Ano passado, nessa mesma ocasião, o Brasil e o mundo acompanhavam consternados os horrores da catástrofe que se abateu sobre o povo do Haiti, em consequencia de violento terremoto que abalou a pequena e pobre nação caribenha. Sensibilizado com o acontecimento, o planeta todo se mobilizou e uma grande rede de solidariedade (talvez a maior na história humana) logo se constituiu, em favor das vítimas do desastre. Esse gesto, aliás, tornou-se a grande marca daquele triste episódio, sobrepondo-se ao sofrimento, ao desespero, ao flagelo – uma lição para a humanidade!
Os deslizamentos de terra ocorridos este ano na Região Serrana do Rio de Janeiro, ceifando a vida de centenas de pessoas, embora de proporção menor, nos fazem lembrar a tragédia haitiana. A par do sofrimento e da dor de milhares de famílias que choram a perda dos seus entes queridos, vemos, também aqui, entre nós, avultar o sentimento de solidariedade. Da mesma forma como ocorreu no Haiti em termos mundiais, o Brasil também se encontra mobilizado em torno da causa dos irmãos fluminenses e da reconstrução das cidades devastadas.
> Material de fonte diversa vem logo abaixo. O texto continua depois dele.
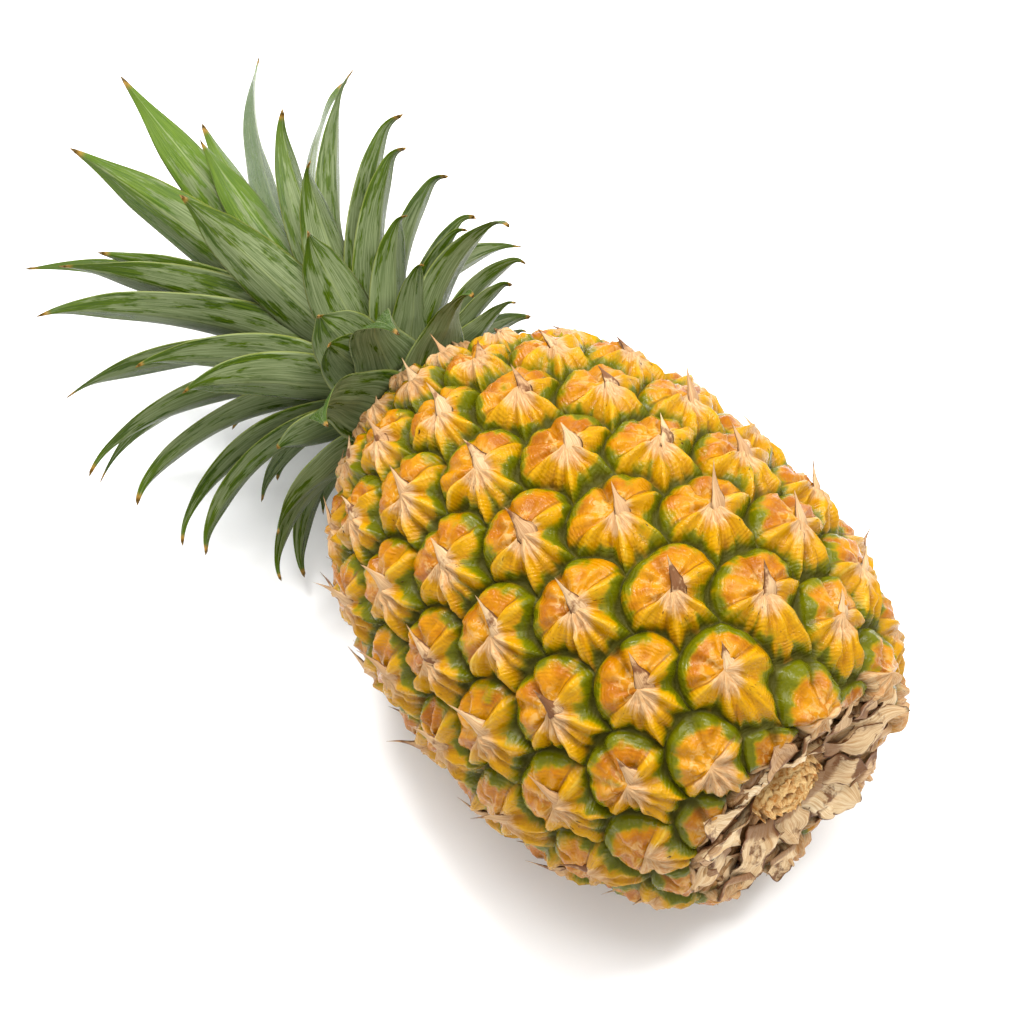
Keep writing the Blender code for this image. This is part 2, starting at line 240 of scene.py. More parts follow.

Mas o paralelo termina aqui. No caso do Haiti tratou-se de uma tragédia imprevisível, inevitável, obra da fatalidade! No caso da Região Serrana, não. Ali tudo era previsível, era evitável. Dias antes dos desastres, institutos de pesquisas meteorológicas já previam que grandes volumes de água haveriam de cair sobre a bela região do interior do estado do Rio de Janeiro. No entanto, nenhuma providência foi tomada. Não deram a menor importância ao fato. Até se esqueceram de que aquela área, por mais de uma vez, já havia sido alvo de enchentes e inundações, inclusive com vítimas fatais.
Muitas vidas teriam sido poupadas se os governos (municipais, Estadual e Federal) numa ação conjunta e preventiva, tivessem investido melhor na infraestrutura urbana dos municípios afetados, atentando-se, entre outras coisas, para o monitoramento dos rios, dos solos e encostas; ou, quando nada, frente à possibilidade iminente de enchentes, houvessem adotado uma política de desocupação das zonas com maiores riscos de desabamento.
Ocorre que o problema é muito maior. Os municípios fluminenses ora atingidos pelas águas de verão, padecem de um mal que é comum à maior parte dos municípios brasileiros: a falta de planejamento urbano. Atiçadas pelo aumento populacional ou, em muitos dos casos, pela especulação imobiliária, as cidades avançam de forma desordenada, comprometendo o meio ambiente e, o que é mais grave, pondo em risco a vida das pessoas. Na Região Serrana as casas foram construídas em encostas, topos de morros, margens de rios, várzeas e, até mesmo, pasmem, em APAs -Áreas de Proteção Ambiental. Somem-se a isso outros problemas, igualmente graves, como a falta de pavimentação, saneamento básico, esgotamento sanitário, canais de escoamento, etc.
Grande parte dos municípios brasileiros tem negligenciado nessa questão, mas a solução para isso já foi apontada pela Lei Federal n° 10.257, de 10 de julho de 2001, denominada Estatuto da Cidade, a qual “estabelece normas de ordem pública e interesse social que regulam o uso da propriedade urbana em prol do bem coletivo, da segurança e do bem-estar dos cidadãos, bem como do equilíbrio ambiental”. Os planos diretores, previstos no artigo 41 deste marco legal, são as ferramentas de que as cidades, com população acima de vinte mil habitantes, poderão se servir para formular suas políticas de ocupação urbana, tendo em vista a construção de espaços mais saudáveis, onde se possa viver com segurança e dignidade.